Work to do – Look for the string "from" in the lines and copy each line that has it.

Raw data –
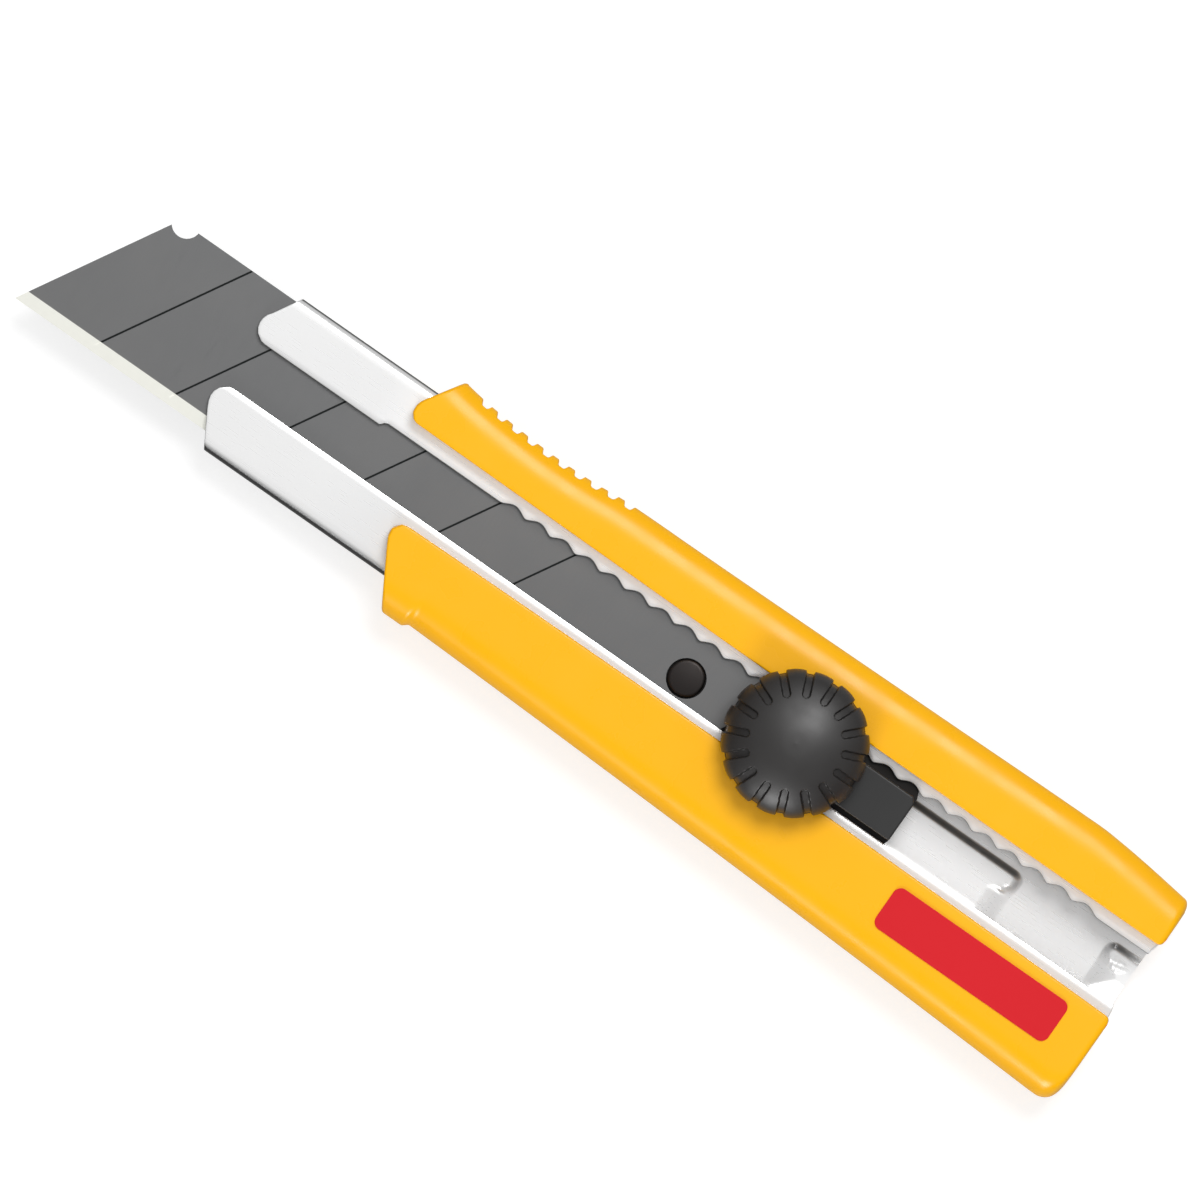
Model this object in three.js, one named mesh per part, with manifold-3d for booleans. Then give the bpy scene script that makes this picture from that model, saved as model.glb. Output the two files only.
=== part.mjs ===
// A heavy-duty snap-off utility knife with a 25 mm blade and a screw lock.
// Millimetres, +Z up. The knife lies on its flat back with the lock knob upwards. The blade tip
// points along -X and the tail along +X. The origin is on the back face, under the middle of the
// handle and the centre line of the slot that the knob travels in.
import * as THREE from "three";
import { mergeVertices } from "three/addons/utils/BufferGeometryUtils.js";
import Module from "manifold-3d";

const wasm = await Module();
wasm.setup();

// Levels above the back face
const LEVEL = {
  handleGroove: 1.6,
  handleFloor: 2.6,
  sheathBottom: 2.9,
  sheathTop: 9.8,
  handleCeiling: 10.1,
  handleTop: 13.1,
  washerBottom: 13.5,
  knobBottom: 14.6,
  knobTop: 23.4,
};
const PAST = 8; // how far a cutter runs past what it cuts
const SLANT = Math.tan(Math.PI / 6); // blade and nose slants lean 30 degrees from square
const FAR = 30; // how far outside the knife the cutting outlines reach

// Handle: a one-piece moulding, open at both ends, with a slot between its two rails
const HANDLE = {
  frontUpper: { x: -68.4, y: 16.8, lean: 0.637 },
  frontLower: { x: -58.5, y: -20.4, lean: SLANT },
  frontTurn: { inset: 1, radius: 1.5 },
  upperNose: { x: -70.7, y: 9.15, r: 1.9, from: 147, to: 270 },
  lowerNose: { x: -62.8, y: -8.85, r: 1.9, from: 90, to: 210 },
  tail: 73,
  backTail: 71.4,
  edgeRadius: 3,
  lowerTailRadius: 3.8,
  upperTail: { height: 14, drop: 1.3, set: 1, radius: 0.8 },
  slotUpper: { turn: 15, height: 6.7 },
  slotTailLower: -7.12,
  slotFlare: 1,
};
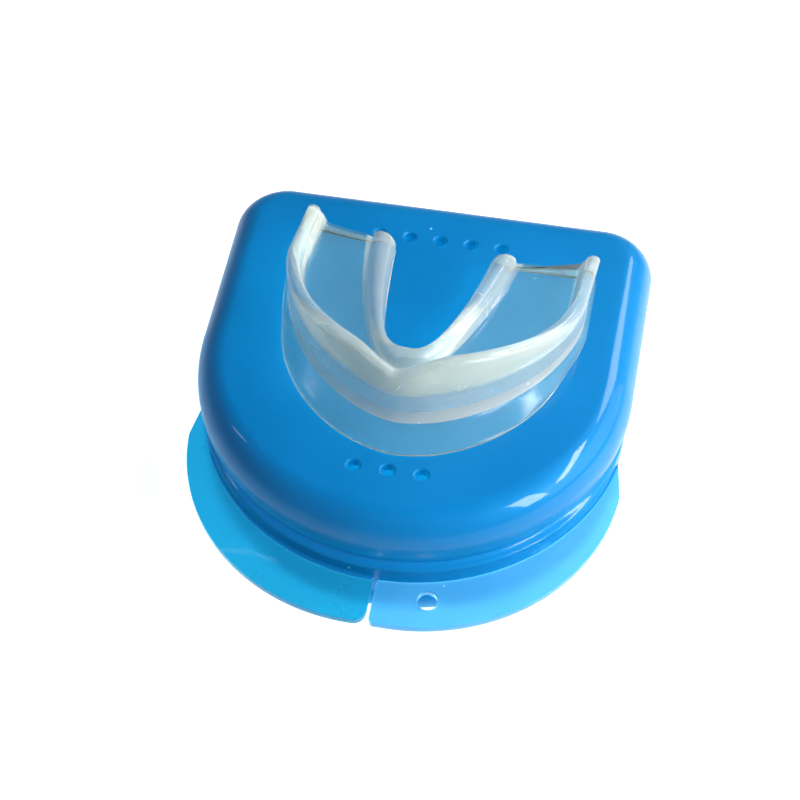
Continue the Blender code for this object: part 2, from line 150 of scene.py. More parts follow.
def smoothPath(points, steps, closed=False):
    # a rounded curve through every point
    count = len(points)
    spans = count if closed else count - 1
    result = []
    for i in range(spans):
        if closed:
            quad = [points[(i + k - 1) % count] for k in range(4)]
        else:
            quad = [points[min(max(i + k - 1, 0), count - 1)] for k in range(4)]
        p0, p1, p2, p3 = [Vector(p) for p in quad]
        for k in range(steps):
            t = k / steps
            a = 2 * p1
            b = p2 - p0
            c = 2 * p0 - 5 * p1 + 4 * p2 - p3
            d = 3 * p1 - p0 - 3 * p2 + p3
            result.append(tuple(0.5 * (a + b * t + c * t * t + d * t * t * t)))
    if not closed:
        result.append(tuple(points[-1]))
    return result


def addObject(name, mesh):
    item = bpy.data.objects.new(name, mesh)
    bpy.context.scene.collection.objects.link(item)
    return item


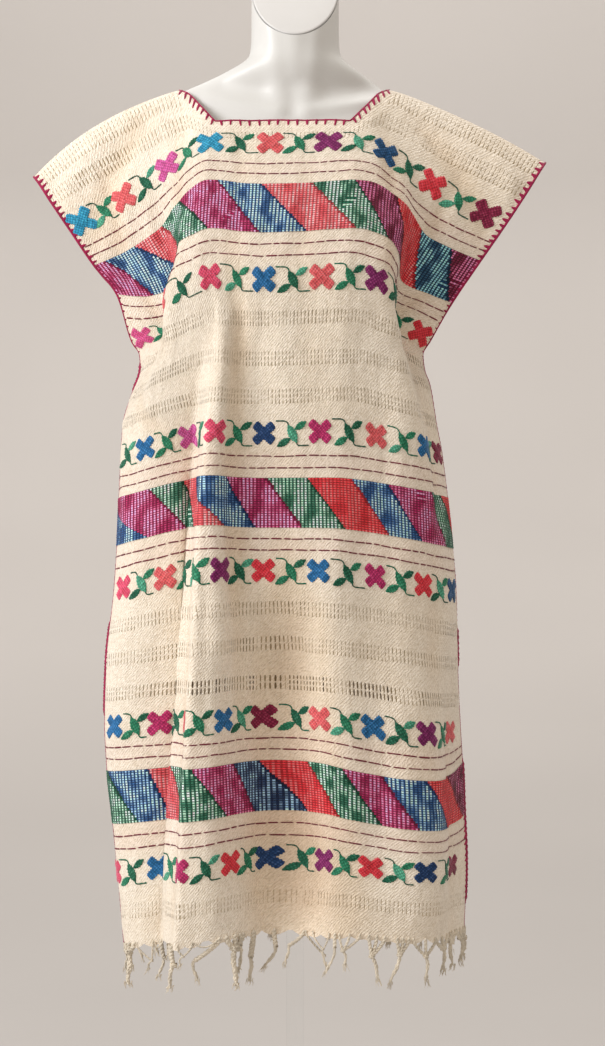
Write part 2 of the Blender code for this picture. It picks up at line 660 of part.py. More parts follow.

Result of the task –
Model this object in three.js, one named mesh per part, with manifold-3d for booleans. Then give the bpy scene script that makes this picture from that model, saved as model.glb. Output the two files only.
import * as THREE from "three";
import { mergeVertices } from "three/addons/utils/BufferGeometryUtils.js";
import Module from "manifold-3d";
const SLANT = Math.tan(Math.PI / 6); // blade and nose slants lean 30 degrees from square
  upperNose: { x: -70.7, y: 9.15, r: 1.9, from: 147, to: 270 },
  lowerNose: { x: -62.8, y: -8.85, r: 1.9, from: 90, to: 210 },
Continue the Blender code for this object: part 2, from line 150 of scene.py. More parts follow.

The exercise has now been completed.